True that we are far more competitive than India just because we have mastered the Korean-styled production engineering and they have not. True that Cambodia has difficulty offering minimum quantities, as the cost of shipment per consignment is US$367 while another thousand is paid under the table. True Vietnam only touches the higher value added product and like China, is barely interested in snatching business from us. But what is also true is that there are manufacturers in these countries who are increasing their capacities and may offer a potential shift of sourcing. It is a tricky world of advantages. Wondering for how long buyers will stick to a risky zone at the cost of their reputational risk. Maybe the readymade garments (RMG) manufacturers like us need to reflect more on what we have done so far and what can be done soon, so that we salvage our repute, worth and business.

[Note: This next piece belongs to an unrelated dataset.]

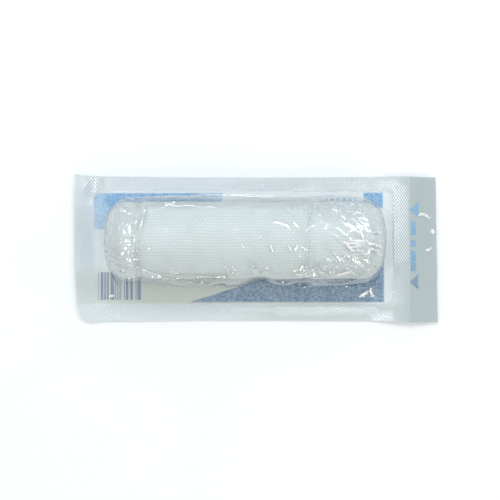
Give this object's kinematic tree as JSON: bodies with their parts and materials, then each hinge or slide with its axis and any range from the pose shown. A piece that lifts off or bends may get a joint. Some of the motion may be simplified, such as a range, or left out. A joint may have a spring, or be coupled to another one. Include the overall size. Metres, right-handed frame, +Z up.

Truth is, at some point, we need to stop being “shocked” and “surprised” with harsh consequences. Rana Plaza has cost us 1127 lives and a lifetime of regret. But it has brought about special attention to the industry with every sector in the society waking up to warn the manufacturers’ community that change has to come and improvement has to be sustained. The buck needs to stop here and now, with the manufacturing community. And we do need to stop referring to our situation as being “work in progress” all the time. After all, the four million that we directly employ are ours and we should absolutely not give anyone else the opportunity to give us failing scores any longer.